To give a gift is a lovely thing; it can also err on stressful.
How many times have you purchased a gift on the same day as that shower, birthday or wedding feeling frazzled while you rush to make what is last-minute appear thoughtful? (You can’t tell, but I am raising both hands and primarily talking to myself over here.)
The pull of what’s now and seemingly urgent – of which many causes are rightfully labeled – can easily eclipse our ability to be intentional in other areas of life, especially when it comes to those to-do list activities such as, “Buy gift.” Talking about myself, I can quickly get fired up about an issue and devote large amounts of time to it, subconsciously expecting everyone else to feel the same way. This has a way of backfiring as Ms. Know It All, especially when said devotion actually results in me overlooking tangible ways to support the community I’m already part of (ie: that baby shower gift I keep forgetting I need to buy).

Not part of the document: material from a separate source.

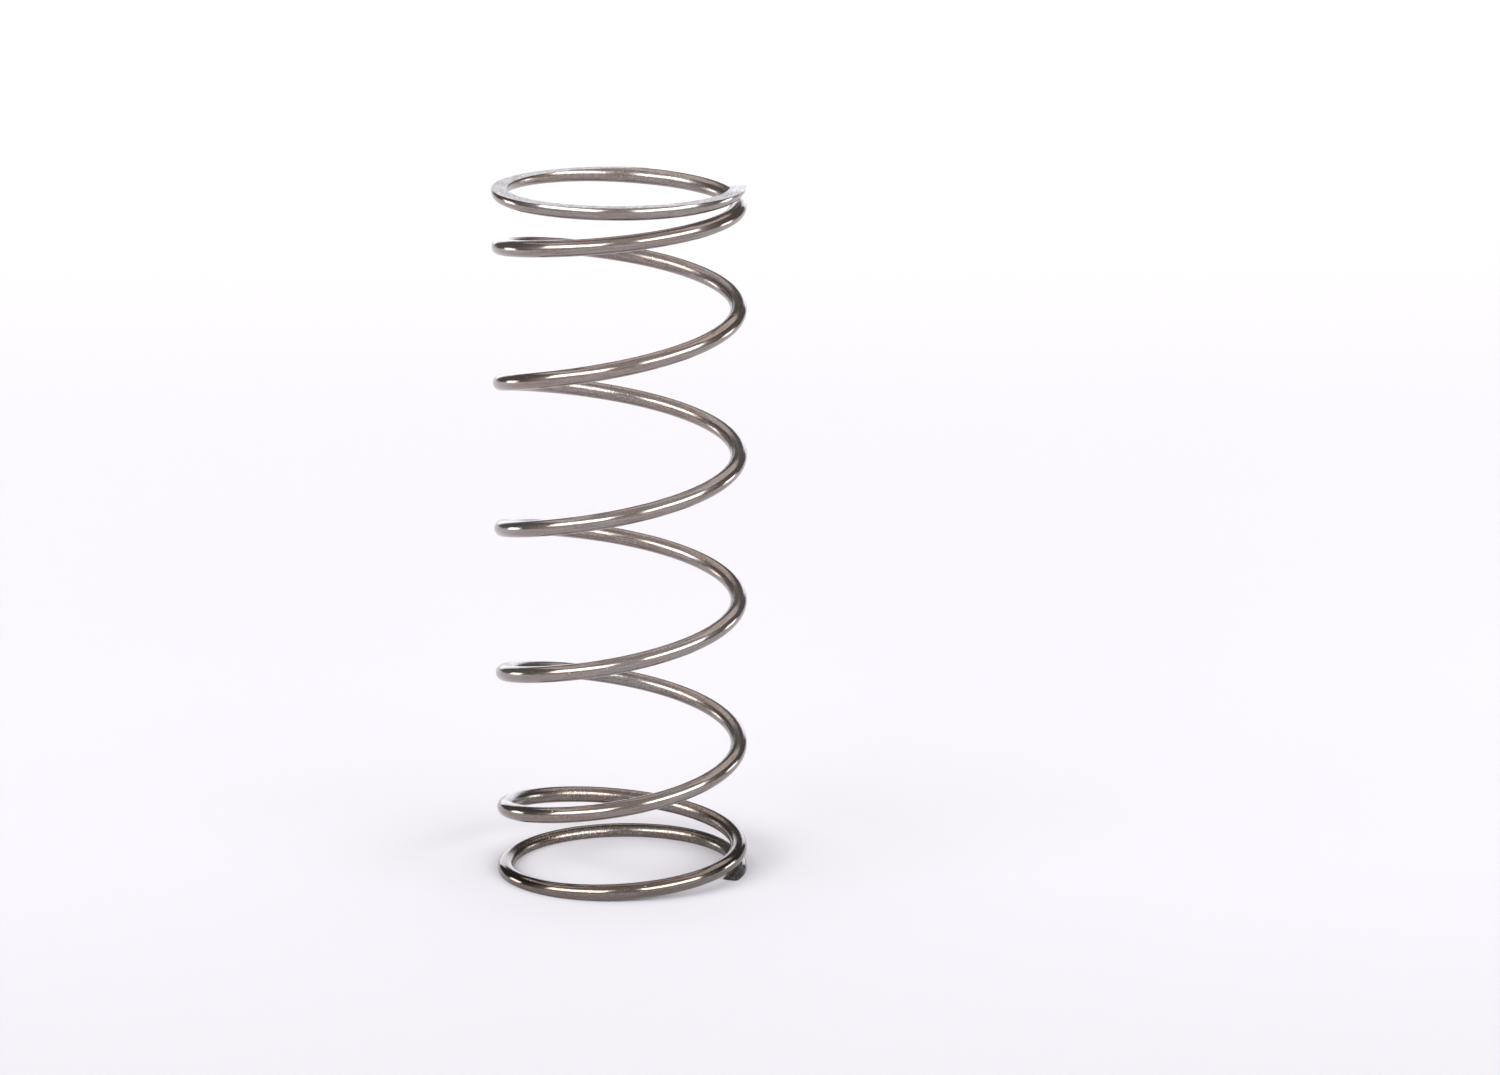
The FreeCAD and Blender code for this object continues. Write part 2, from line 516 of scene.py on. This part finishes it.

Which is why the holidays offer people like me such a great opportunity through conscious shopping.
With a little forethought, we get to champion larger world issues on a real world scale, through the relationships we already have.
Buying gifts doesn’t have to feel like a harried, last-minute dash, nor does it have to come off as a judgmental strong arm, trying to get others to immediately jump on board with a cause. As you begin, or even just begin to think about, holiday shopping, here are a few suggestions for ensuring the gifts you give can both love and serve in all the right ways:
Consider what is actually useful.
“Will this get used?” is the ultimate conscious shopping question. Few people enjoy clutter, yet no time is it more prevalent than around the holidays, when candy cane-striped this and Santa hat-wearing that pop up to pepper every shelf in the name of, “I got you something.”
While any gift could already be classified as a thoughtful gesture, why not take things a step further and give something that’s both equally connected to what you care about and designed to make life simpler? For example, if recently inspired to go green, then a great gift idea might be that which makes it easier for a friend to do the same, reducing their consumption of single-use plastics with some elegant glass straws or reusable beeswax paper. You’re gifting something that a friend maybe wouldn’t have thought to buy, while also introducing them to a positive habit to continue.
A conscious gift does more than merely create extra clutter.
Consider where you shop.
Maybe you’ve already decided to give consciously this season; that’s great! What’s not-so-great is the fact that there are many companies waiting to take advantage of this desire to do good. It’s inevitable that as consumer habits shift to the more sustainable and intentional, we’ll start to see more big-name brands adopting tactics to keep their sales up.
This isn’t to say it isn’t encouraging to watch change happen within an industry, but it is all the more reason to make sure we’re informed consumers instead of pawns in a greenwashed marketing campaign. An easy place to start is the actual place of getting your gifts. Skip the giant department store in favor of a local farmer’s market or artisan fair (setting up a Google alert for your city can be an easy way to find one). Even if the gift you’d like to buy – a bottle of wine, a good facial scrub, a journal – could be found at a big box retailer, you can duly support your local economy and find a great gift by purchasing one through an independent seller, often for just a few extra dollars.
A conscious gift can serve every part of the supply chain.
Consider what a gift truly is.
I seemingly forget this most often, usually due to the aforementioned rush to get a gift, any gift. But what I’ve realized about true “conscious” shopping is that it’s ultimately about connection. We don’t exist in vacuums, and our actions will always have an effect. The best gifts I’ve ever received were the ones where I felt immediately seen and known by the giver, as if they took note of something random I had mentioned, or thought ahead a few steps as to why I, personally, might appreciate something.
This is at the heart of conscious gifting, saying: “Hi, you’re uniquely cared for and valued.” While sometimes this can translate through a physical product – like a handmade Italian tote for your friend who studied abroad there, or a pair of ocean-friendly sneakers for your sister who loves the outdoors – sometimes it’s as simple as a few extra lines in a card that specifically call out an encouragement. Maybe it’s a few free hours to babysit for that mom who just wants to run errands alone.
A conscious gift embodies intention.
This, ultimately, is why ethical shopping matters. Because there is some element within in it that goes the extra mile, beyond the bottom line to bridge us with the bigger picture. When deciding what gifts to give this season, let this core of connectivity be your motivator. If it is, then whatever you buy is sure to be well-received.